The U.S. economy sped up in the first quarter. Here’s what GDP data wi…

A sputtering U.S. economy hit the gas pedal in early 2021, fueled by massive federal fiscal stimulus, rising coronavirus vaccinations and a surge in hiring.

Here’s what to watch on Thursday when the government reports gross domestic product for the first quarter.

Speedier growth

Growth in the U.S. economy likely accelerated to an annualized pace of 6.5% in the first three months of 2021, according to economists polled by Dow Jones and The Wall Street Journal. GDP is the sum of all goods and services produced in the U.S., making it the official scorecard of sorts for the economy. The Commerce Department will publish the the data at 8.30 a.m. ET Thursday.

The U.S. expanded at a seemingly fast 4.3% pace in the fourth quarter, but growth flagged toward the end of 2020 after a record explosion of coronavirus cases resulted in renewed restrictions on business and consumer activity.

The U.S. economic rebound began early this year after Americans started to get coronavirus vaccinations in larger numbers. The economy got another big boost from a $1.9 billion of financial aid that was approved in early March.

In normal times, the U.S. economy grows an average of 2% to 2.5% a year. Yet the pandemic has spawned unprecedented ups and downs in the economy.


The government sent out $600 checks in January and $1,400 checks in March to most Americans, so it’s no surprise consumer spending surged in the first quarter. Economists predict outlays jumped almost 10%, compared to just 2.3% in the fourth quarter.

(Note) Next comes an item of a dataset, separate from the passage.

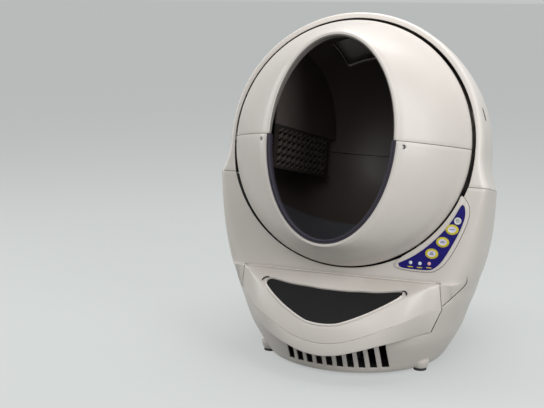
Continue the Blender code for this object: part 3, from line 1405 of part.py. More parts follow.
def build_runners():
    """Two rails that carry the drawer on the floor plate."""
    floor_top = FLOOR_LEVEL + FOOT_LIFT + FLOOR_THICK
    top = BIN_BOTTOM - FIT
    half = RUNNER_WIDTH / 2
    foot = RUNNER_FOOT / 2
    shelf = floor_top + FIT + RUNNER_FOOT_THICK
    outline = [(-foot, floor_top + FIT), (foot, floor_top + FIT), (foot, shelf), (half, shelf), (half, top),
               (-half, top), (-half, shelf), (-foot, shelf)]
    for side, word in ((-1, "left"), (1, "right")):
        points = [(x + side * RUNNER_X, z) for x, z in outline]
        rail = prism("drawer_runner_" + word, points, BIN_FRONT, BIN_BACK, base_frame)
        finish(rail, CHARCOAL)


# Control panel


def oval(centre, grow):
    """An oval button outline in the axis frame."""
    return circle_points(OVAL_HALF_WIDTH + grow, OVAL_HALF_HEIGHT + grow, 28, centre=centre)


def disc(centre, radius, steps=24):
    """A round outline in the axis frame."""
    return circle_points(radius, radius, steps, centre=centre)


def panel_holes(name, start, end):
    """Cutters for the buttons and lamps."""
    cutters = [prism("hole", oval(place, BUTTON_GAP), start, end, axis_frame)
               for place in scaled(oval_button_shares)]
    round_place = scaled((round_button_share,))[0]
    rim = disc(round_place, ROUND_BUTTON_RADIUS + BUTTON_GAP)
    cutters.append(prism("hole", rim, start, end, axis_frame))
    for place in scaled(led_shares):
        cutters.append(prism("hole", disc(place, LED_RADIUS + FIT, LAMP_STEPS), start, end, axis_frame))
    return merge_meshes(name, cutters)


def build_panel():
    """Bezel, blue membrane, four buttons, three lamps and the board behind them."""
    outline = scaled(bezel_outline_shares)
    bezel = prism("panel_bezel", outline, -BEZEL_PROUD, BEZEL_BACK, axis_frame)
    sheet = scaled(membrane_outline_shares)
    sink = -BEZEL_PROUD + MEMBRANE_SINK
    combine(bezel, prism("pocket", grown(sheet, FIT), -OVERRUN, sink, axis_frame))
    combine(bezel, panel_holes("holes", -OVERRUN, OVERRUN / 2))
    for place in scaled(boss_shares):
        boss = prism("boss", disc(place, BOSS_RADIUS, 12), BEZEL_BACK - FIT, BOARD_DEPTH - FIT, axis_frame)
        combine(bezel, boss, "UNION")
    finish(bezel, BEIGE)
    membrane = prism("panel_membrane", sheet, sink - FIT - MEMBRANE_THICK, sink - FIT, axis_frame)
    combine(membrane, panel_holes("holes", -OVERRUN, OVERRUN / 2))
    finish(membrane, BLUE)
    face = sink - FIT - MEMBRANE_THICK - BUTTON_PROUD
    end = BOARD_DEPTH - BUTTON_TRAVEL - FIT * 2
    words = ("cycle", "empty", "reset")
    for word, place in zip(words, scaled(oval_button_shares)):
        button("button_" + word, oval((0.0, 0.0), 0.0), place, face, end, LILAC)
    place = scaled((round_button_share,))[0]
    button("button_power", disc((0.0, 0.0), ROUND_BUTTON_RADIUS), place, face, end, GREY)
    lamps = zip(("lamp_left", "lamp_middle", "lamp_right"), scaled(led_shares), (LENS, LENS, LENS_RED))
    for word, place, look in lamps:
        outline = disc(place, LED_RADIUS, LAMP_STEPS)
        lamp = prism(word, outline, face + BUTTON_PROUD / 2, BOARD_DEPTH - FIT, axis_frame)
        finish(lamp, look)
    build_board(sheet)


def button(name, outline, place, face, end, look):
    """A push button with its origin in its own middle."""
    spot = frame(name + "_axis", (place[0], face, place[1]), parent=axis_frame)
    finish(prism(name, outline, 0.0, end - face, spot), look)


def build_board(sheet):
    """The circuit board behind the panel."""
    middle = (sum(x for x, _ in sheet) / len(sheet), sum(z for _, z in sheet) / len(sheet))
    outline = [(mix(middle[0], x, BOARD_SHARE), mix(middle[1], z, BOARD_SHARE)) for x, z in sheet]
    finish(prism("circuit_board", outline, BOARD_DEPTH, BOARD_DEPTH + BOARD_THICK, axis_frame), GREEN)


def build_inlet():
    """The power inlet in its boss on the base's back wall."""
    spot = (INLET_X, INLET_HEIGHT)
    wall = base_back_at(*spot) + INLET_BOSS_PROUD
    inlet = rod("power_inlet", INLET_RADIUS, wall - INLET_BOSS - FIT, wall + FIT * 2, base_frame, spot)
    end = wall + FIT + INLET_FLANGE_THICK
    combine(inlet, rod("flange", INLET_FLANGE, wall + FIT, end, base_frame, spot), "UNION")
    combine(inlet, rod("bore", INLET_BORE, wall - INLET_DEPTH, wall + OVERRUN, base_frame, spot, 16))
    finish(inlet, BLACK)


def base_back_at(x, height):
    """How far back the base skin reaches at a place, measured from the ring centre."""
    row = row_at(height)
    centre = mix(BASE_FLOOR_CENTRE, SEAM_CENTRE, row[0])
    across = abs(x) / (POD_HALF_WIDTH * row[1])
    run = SEAM_BACK * row[3] - centre
    return centre + run * (1 - across ** POD_BACK_POWER) ** (1 / POD_BACK_POWER)


build_bonnet()
build_base_shell()
build_hinge_pin()
build_floor()
build_feet()
build_deck()
build_rollers()
build_globe()
build_lip()
build_screen()
build_drive_ring()
build_drive()
build_drawer()
build_runners()
build_panel()
build_inlet()
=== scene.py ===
"""Looks of the self cleaning litter box: finer shells, materials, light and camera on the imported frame.

Metres, +Z up, front to -Y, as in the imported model. The globe, bonnet and panel are drawn in the axis
frame: x across, y along the globe's axis towards the back, z square to both.
"""
import json
import math

import bmesh
import bpy
from mathutils import Matrix, Vector

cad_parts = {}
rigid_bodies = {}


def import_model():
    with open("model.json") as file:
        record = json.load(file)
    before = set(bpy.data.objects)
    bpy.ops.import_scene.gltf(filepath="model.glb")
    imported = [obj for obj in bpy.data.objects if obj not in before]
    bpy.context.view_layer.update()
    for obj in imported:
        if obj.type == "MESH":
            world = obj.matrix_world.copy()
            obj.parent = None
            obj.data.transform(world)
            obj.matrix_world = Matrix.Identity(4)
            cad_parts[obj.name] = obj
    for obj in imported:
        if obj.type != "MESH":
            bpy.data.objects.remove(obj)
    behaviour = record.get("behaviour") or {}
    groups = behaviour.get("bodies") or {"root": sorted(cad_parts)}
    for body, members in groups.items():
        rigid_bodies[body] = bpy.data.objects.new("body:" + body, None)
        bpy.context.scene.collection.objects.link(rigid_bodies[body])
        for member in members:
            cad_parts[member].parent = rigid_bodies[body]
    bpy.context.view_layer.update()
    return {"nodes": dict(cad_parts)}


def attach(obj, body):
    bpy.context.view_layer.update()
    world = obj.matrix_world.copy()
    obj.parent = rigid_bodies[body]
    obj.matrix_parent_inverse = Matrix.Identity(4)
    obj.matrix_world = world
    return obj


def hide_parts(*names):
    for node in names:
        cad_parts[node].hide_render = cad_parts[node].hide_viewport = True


for old in list(bpy.data.objects):
    bpy.data.objects.remove(old, do_unlink=True)
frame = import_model()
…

Consumer spending accounts for more than two-thirds of U.S. economic activity and largely explains why the first quarter was so strong.

What also helped were expanded unemployment benefits and a surge in hiring as businesses reopened after lockdowns to combat the pandemic. That put about 1.5 million people back to work in the first quarter.


Companies also got into the act. They hired more people, increased investment and ramped up production in an effort to keep up with rising demand.

Investment in new equipment alone might have topped 9% and the housing market may have been even stronger. Home sales have boomed during the pandemic because of ultra-low interest rates and more people moving out of cities to escape the virus.

The biggest problem facing businesses: Obtaining badly need supplies are reasonable prices.

The cost of most raw or partly finished materials — lumber to take one example — has soared. And a global shortage of semiconductors hurt automakers and other manufacturers that rely on computerization.

Because manufacturers have been unable to keep up with demand, their stocks of unsold goods or inventories likely declined.


A large chunk of government stimulus spending is expected to show up in GDP. Government outlays may have climbed by almost 10%.

It’s not just the federal government’s spending spree, either. State and local spending likely rose as more public schools were reopened.


The biggest downer in first-quarter GDP was the nation’s record international trade deficit. The deficit rose sharply in the first three months of the year.

Read: Soaring U.S. trade deficit hits record high – but there’s a silver lining

There’s a bit of a silver lining, though. The trade deficit has surged because a stronger U.S. economy has allowed Americans to buy more imported goods such as French wine, Japanese cars or Chinese-produced cell phones.

U.S. exports, on the other hand, have suffered from softer demand by major trading partners whose economies are still weak. Europe, for instance, has imposed fresh lockdowns amid a struggle to vaccinate their populations.